Actually, if you are so inclined, I (have started to) put some thoughts about this on my "website" (in quotes because it's so amateurish... but it's what I'm working with, for now...) http://geocities.com/svantuss

What's not on the site, (because I haven't finished the story yet) is the "aftermath." I don't remember having nightmares, but I *did* think I was going crazy. As with most "mental" illness or related phenomena, it's almost impossible for me to explain why I felt that way--I just had this persistent feeling of unease that I just couldn't shake... The only really weird dreams I had were usually related somehow to my nightly ritual of running my bag of Vancomycin, flushing my PICC line, all that. I was always SO paranoid of re-infecting myself (even I was, at the time, taking enough antibiotics to suffocate a whole army of mutant bacteria on crack...) that the whole procedure stressed me out, the entire six weeks I did it.

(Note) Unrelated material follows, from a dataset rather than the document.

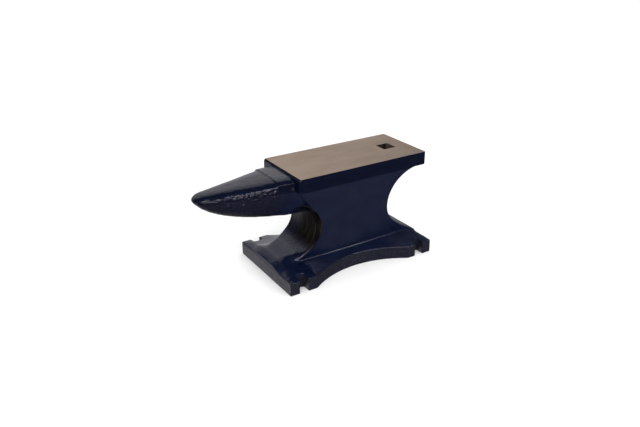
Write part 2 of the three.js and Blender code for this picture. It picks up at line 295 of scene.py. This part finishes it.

Right after release from the hospital I stayed with some friends of mine (it was only a week before Christmas and I obviously wasn't allowed to fly home and nobody could stand the thought of me being in my apartment then all by myself so I stayed with them for the first 2 weeks or so...) When I *did* go back to my own apartment, I had a TERRIBLE time sleeping for the first week or so. Only got an hour or so a night... I was really freaked out at what felt like "bad vibes" in my bedroom--I had been in the hospital for 3 weeks, and at Laura & Kristin's for two more, but before that, I had spent the previous 3 or 4 weeks being miserably sick. It took me some time to get over an extreme case of the willies re: that. I had some other friends come over and re-arrange the furniture in the room and I bought all new bed linens and did everything I could to make it look like anything BUT the room I had left before the hospital... I know that sounds weird but I'm sure it was just some sort of subconscious coping mechanism...

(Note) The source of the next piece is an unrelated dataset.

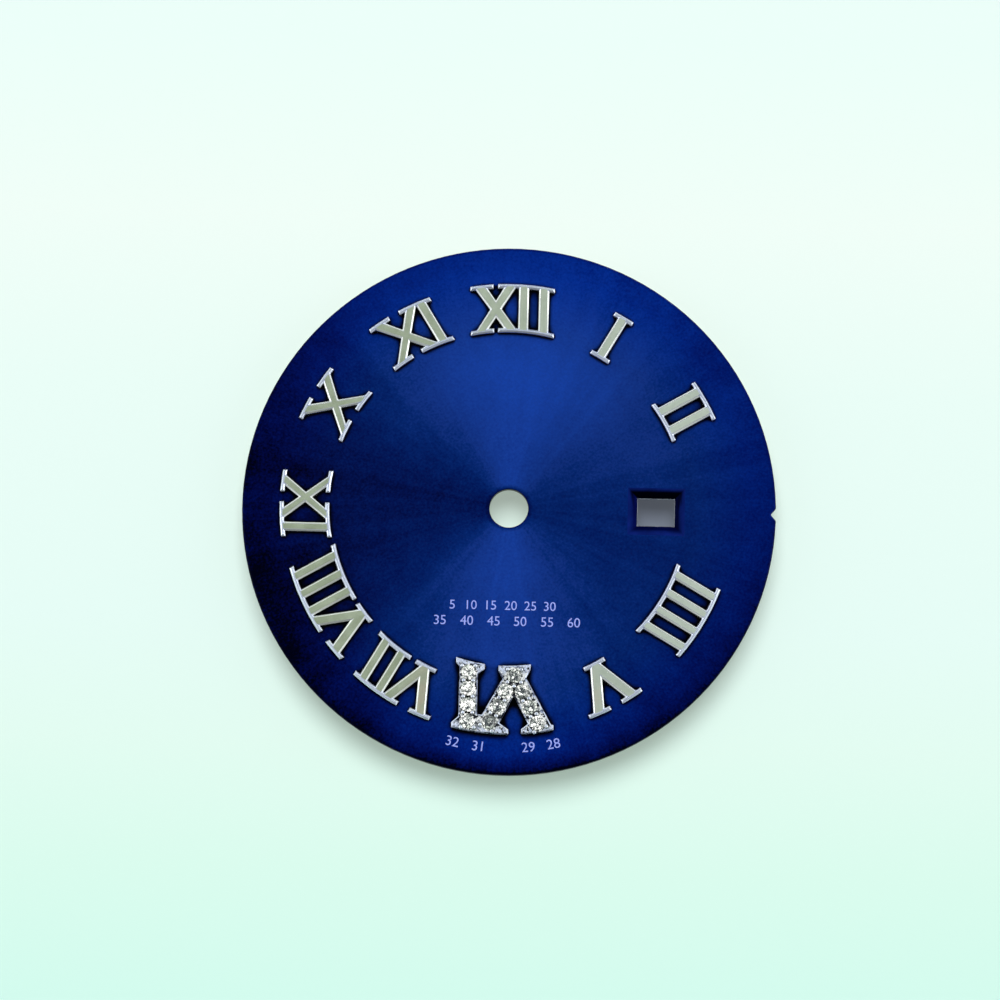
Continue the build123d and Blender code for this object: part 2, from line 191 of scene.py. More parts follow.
def sunburstGroup():
    # brush lines that run out from the centre: noise read along the direction, hardly along the radius
    inputs = {"Lines": 200.0, "Drift": 60.0, "Detail": 3.0, "Roughness": 0.55}
    group, given, made = newGroup("sunburstLines", inputs, ("Streaks", "Radius", "TwelveSix", "Right", "Up"))
    flat, radius = flatPlace(group)
    direction = addNode(group, "ShaderNodeVectorMath", {0: flat}, operation="NORMALIZE")
    right, up = splitVector(group, direction.outputs[0])[:2]
    column = addNode(group, "ShaderNodeCombineXYZ", {
        0: mathNode(group, "MULTIPLY", right, given["Lines"]),
        1: mathNode(group, "MULTIPLY", up, given["Lines"]),
        2: mathNode(group, "MULTIPLY", radius, given["Drift"]),
    })
    squareUp = mathNode(group, "MULTIPLY", up, up)
    squareRight = mathNode(group, "MULTIPLY", right, right)
    results = {
        "Streaks": noiseNode(group, column.outputs[0], 1.0, given["Detail"], given["Roughness"]),
        "Radius": radius,
        "TwelveSix": mathNode(group, "SUBTRACT", squareUp, squareRight),
        "Right": right,
        "Up": up,
    }
    for title, result in results.items():
        setSocket(group, made[title], result)
    return group


def grainGroup():
    # fine even grain of blasted or cast metal, with slow patches in it
    inputs = {"Size": 40000.0, "Patches": 900.0, "Detail": 2.0, "Roughness": 0.6}
    group, given, made = newGroup("fineGrain", inputs, ("Grain", "Patch"))
    place = ownPlace(group)
    for size, title in (("Size", "Grain"), ("Patches", "Patch")):
        noise = noiseNode(group, place, given[size], given["Detail"], given["Roughness"])
        setSocket(group, made[title], noise)
    return group


def facetGroup():
    # small flat patches, each with a random share of light of its own, for painted glints
    group, given, made = newGroup("facetPatches", {"Scale": 5000.0}, ("Share",))
    cells = addNode(group, "ShaderNodeTexVoronoi", {"Vector": ownPlace(group), "Scale": given["Scale"]})
    parts = addNode(group, "ShaderNodeSeparateColor", {0: cells.outputs["Color"]})
    setSocket(group, made["Share"], parts.outputs[0])
    return group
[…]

In hindsight, I attribute all of this to "anesthesia dementia," or something. :) It really does take many weeks or a few months to get all of that out of your system...

And then, you know, the "Pump Head" syndrome sets in but that's like a whole nother topic.

In any case, if you're just a short time post-op (how long?) and if my experience is typical, it will take several more weeks before you feel like "yourself" again, and I mean that mentally and spiritually as much as physically...

:) Be well

Scott(y)
 
The time of year

The time of year

Now that we've started heading into the time of year when I was really sick and didn't know <acknowledge> it, I've had a few flashes on last fall. I kindof expect to have more as we head toward the holiday season.

And I do mean flashes - standing in the livingroom and suddenly feel like last year and see what I was doing and knowing now how inadequate I was physically.

At the same time, I don't really have much in the way of memories of last year. People will mention something and I really don't remember doing/saying/thinking that. I guess mostly I survived last fall and early winter.

So, Melissa, I would guess you're flashing on stuff (OK, folks my age - we know we all did this 30+ years ago :D - but it was a lot more fun - shame on me - never inhaled :eek: ) and I wouldn't worry about it. With all you've gone through it's probably just a little short-circuiting.
 
Thanks for all of your input. For now, the willies have passed (hopefully to never return again!)

The time prior to diagnosis is up there as one of the creepiest times of my life.

Melissa
 
hi Melissa
I had bacterial endocarditus three years ago and didn't have any such hallucinations.... just a horrible fever and freezing cold chills and cold sweats. I'm going in for aortic valve replacement in 5 weeks or so, this news about the anesthegia is scary!!!